▶ THE REQUEST:
Write out the material below again, unchanged.

+-------+

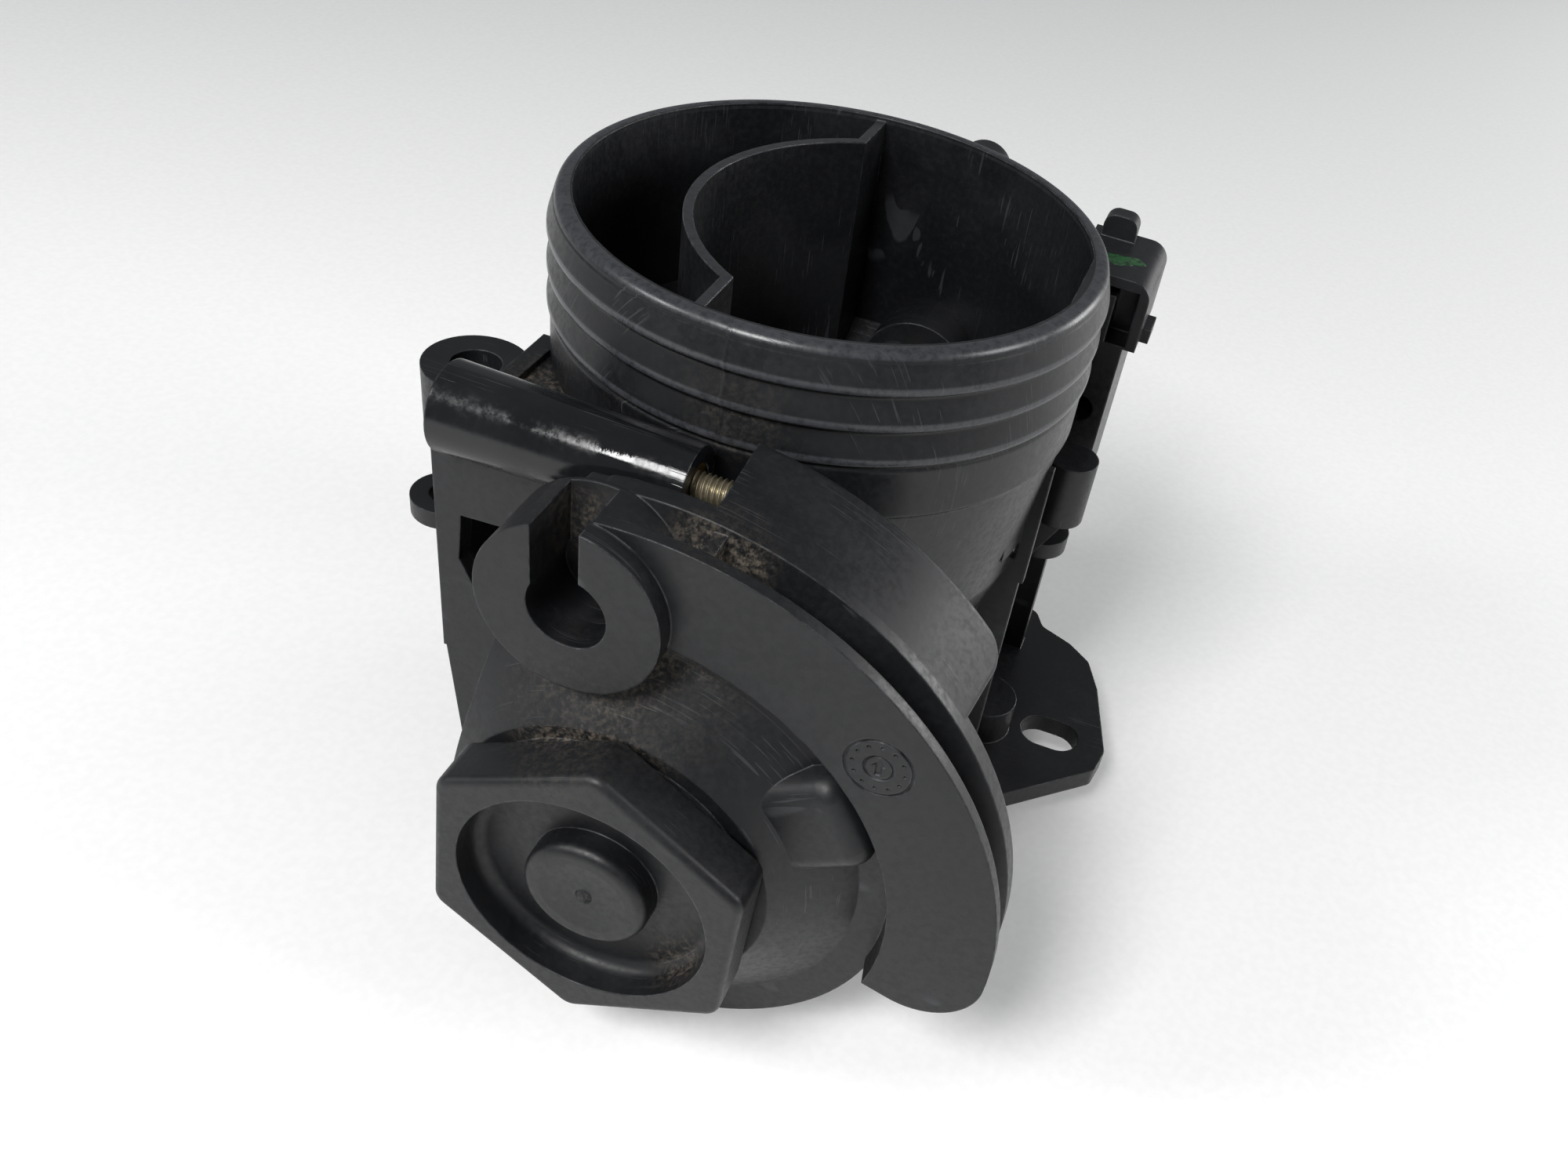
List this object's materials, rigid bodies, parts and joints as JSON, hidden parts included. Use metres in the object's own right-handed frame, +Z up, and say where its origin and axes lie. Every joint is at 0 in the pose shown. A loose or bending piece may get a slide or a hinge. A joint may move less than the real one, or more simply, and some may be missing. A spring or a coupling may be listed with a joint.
{
  "type": "throttle body",
  "caption": "Cable-operated throttle body with ridged inlet neck, butterfly on a sprung shaft, hexagon-hubbed cable quadrant, stop screw and position sensor.",
  "frame": {"origin": "centre of the throttle bore in the mounting face of the base flange", "axes": "+Z up the bore to the inlet rim, +Y along the shaft towards the sensor, cable quadrant on -Y, slotted ear on +X"},
  "size_m": [0.1098, 0.1193, 0.1],
  "materials": {
    "nylon_black": "satin glass-filled nylon",
    "nylon_natural": "natural nylon",
    "nylon_grey": "grey-brown moulded plastic",
    "steel": "turned steel",
    "yellow_zinc": "yellow-passivated zinc on steel",
    "brass_plate": "brass",
    "bronze": "sintered bronze",
    "rubber_black": "nitrile rubber",
    "rubber_green": "moulded silicone seal",
    "board": "ceramic resistor board"
  },
  "bodies": {
    "housing": {"throttle_housing": "nylon_black", "shaft_bush_front": "bronze", "shaft_bush_rear": "bronze", "shaft_seal_front": "rubber_black", "shaft_seal_rear": "rubber_black", "thrust_washer": "steel", "spring_sleeve": "nylon_natural", "return_spring": "steel", "stop_screw_insert": "brass_plate", "base_gasket": "rubber_green", "sensor_housing": "nylon_black", "sensor_cover": "nylon_black", "sensor_track": "board", "sensor_terminals": "bronze", "sensor_screws": "steel", "sensor_inserts": "brass_plate", "sensor_seal": "rubber_black", "air_probe": "nylon_grey", "probe_seal": "rubber_black"},
    "throttle": {"throttle_shaft": "steel", "throttle_plate": "brass_plate", "plate_screws": "steel", "cable_quadrant": "nylon_black", "shaft_clip": "steel", "sensor_rotor": "nylon_natural", "sensor_wiper": "bronze"},
    "idle_screw": {"stop_screw": "yellow_zinc"}
  },
  "joints": [
    {"name": "throttle_turn", "type": "hinge", "parent": "housing", "child": "throttle", "pos_m": [0, 0, 0.0293], "axis": [0, 1, 0], "range_deg": [0, 80], "stiffness_Nm_per_rad": 0.25, "springref_deg": -68.75, "deforming": ["return_spring"]},
    {"name": "idle_screw_travel", "type": "slide", "parent": "housing", "child": "idle_screw", "axis": [1, 0, 0], "range_m": [-0.006, 0]}
  ]
}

+-------+

▶ FINISHED ANSWER:
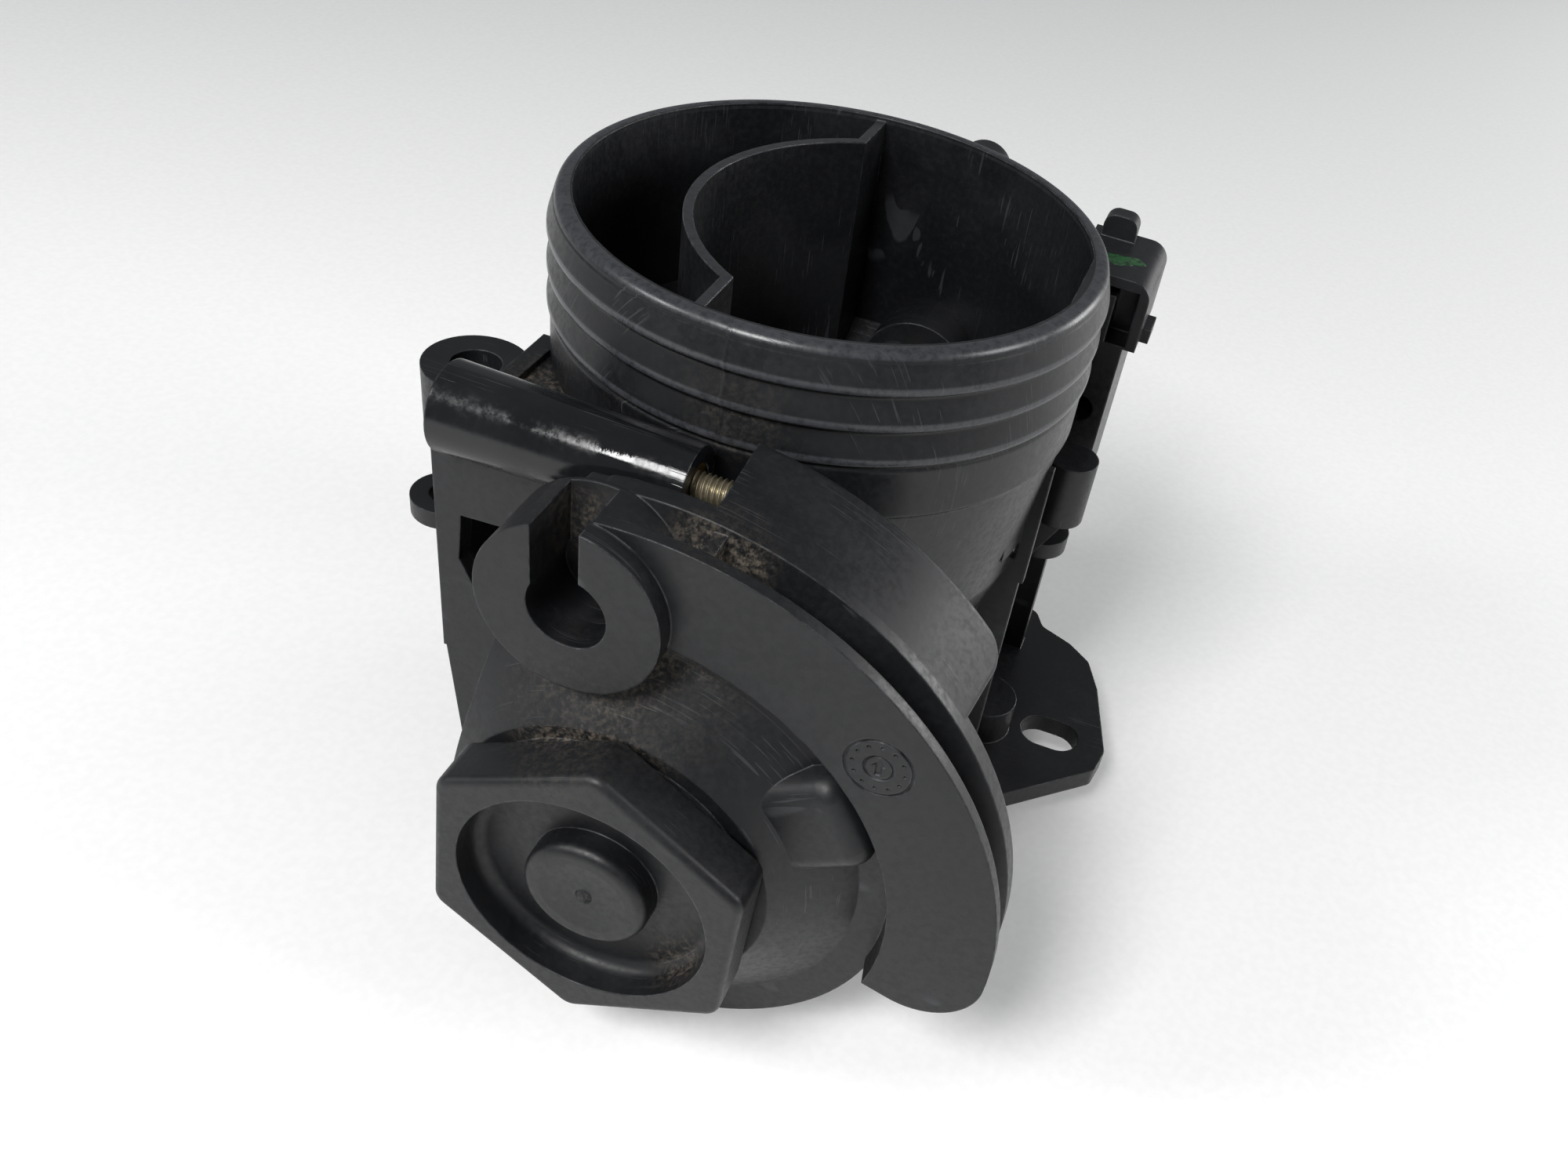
List this object's materials, rigid bodies, parts and joints as JSON, hidden parts included. Use metres in the object's own right-handed frame, +Z up, and say where its origin and axes lie. Every joint is at 0 in the pose shown. A loose or bending piece may get a slide or a hinge. A joint may move less than the real one, or more simply, and some may be missing. A spring or a coupling may be listed with a joint.
{
  "type": "throttle body",
  "caption": "Cable-operated throttle body with ridged inlet neck, butterfly on a sprung shaft, hexagon-hubbed cable quadrant, stop screw and position sensor.",
  "frame": {"origin": "centre of the throttle bore in the mounting face of the base flange", "axes": "+Z up the bore to the inlet rim, +Y along the shaft towards the sensor, cable quadrant on -Y, slotted ear on +X"},
  "size_m": [0.1098, 0.1193, 0.1],
  "materials": {
    "nylon_black": "satin glass-filled nylon",
    "nylon_natural": "natural nylon",
    "nylon_grey": "grey-brown moulded plastic",
    "steel": "turned steel",
    "yellow_zinc": "yellow-passivated zinc on steel",
    "brass_plate": "brass",
    "bronze": "sintered bronze",
    "rubber_black": "nitrile rubber",
    "rubber_green": "moulded silicone seal",
    "board": "ceramic resistor board"
  },
  "bodies": {
    "housing": {"throttle_housing": "nylon_black", "shaft_bush_front": "bronze", "shaft_bush_rear": "bronze", "shaft_seal_front": "rubber_black", "shaft_seal_rear": "rubber_black", "thrust_washer": "steel", "spring_sleeve": "nylon_natural", "return_spring": "steel", "stop_screw_insert": "brass_plate", "base_gasket": "rubber_green", "sensor_housing": "nylon_black", "sensor_cover": "nylon_black", "sensor_track": "board", "sensor_terminals": "bronze", "sensor_screws": "steel", "sensor_inserts": "brass_plate", "sensor_seal": "rubber_black", "air_probe": "nylon_grey", "probe_seal": "rubber_black"},
    "throttle": {"throttle_shaft": "steel", "throttle_plate": "brass_plate", "plate_screws": "steel", "cable_quadrant": "nylon_black", "shaft_clip": "steel", "sensor_rotor": "nylon_natural", "sensor_wiper": "bronze"},
    "idle_screw": {"stop_screw": "yellow_zinc"}
  },
  "joints": [
    {"name": "throttle_turn", "type": "hinge", "parent": "housing", "child": "throttle", "pos_m": [0, 0, 0.0293], "axis": [0, 1, 0], "range_deg": [0, 80], "stiffness_Nm_per_rad": 0.25, "springref_deg": -68.75, "deforming": ["return_spring"]},
    {"name": "idle_screw_travel", "type": "slide", "parent": "housing", "child": "idle_screw", "axis": [1, 0, 0], "range_m": [-0.006, 0]}
  ]
}